The only reason for this code to exist would be if the pipeline itself was running in Python 2.7, and the skymap plotting required Python 3. Of course, as our current production pipeline is Python 2.7 this is obviously a valid reason for this code to exist, but now that we're moving to a Python 3 pipeline, we no longer have to use these subprocess calls.
Yeah but what if I wanted it to be asynchronous?

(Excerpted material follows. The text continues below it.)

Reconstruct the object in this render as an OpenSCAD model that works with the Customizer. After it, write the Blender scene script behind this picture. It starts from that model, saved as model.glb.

If we would like to additionally make these calls asynchronous (either via parallelism or concurrency, respectively), then I would also not suggest starting an entire new subprocess, but perhaps using a multiprocessing executor (concurrent.futures.ProcessPoolExecutor) or the async/await syntax using asyncio from the standard library. We can also pass the gracedb id of the prior upload to this process so that it can potentially handle uploading, so the main pipeline process does not have to handle this.
Even better, it might be smarter to have an "Event Uploader" process that handles all GraceDB uploads.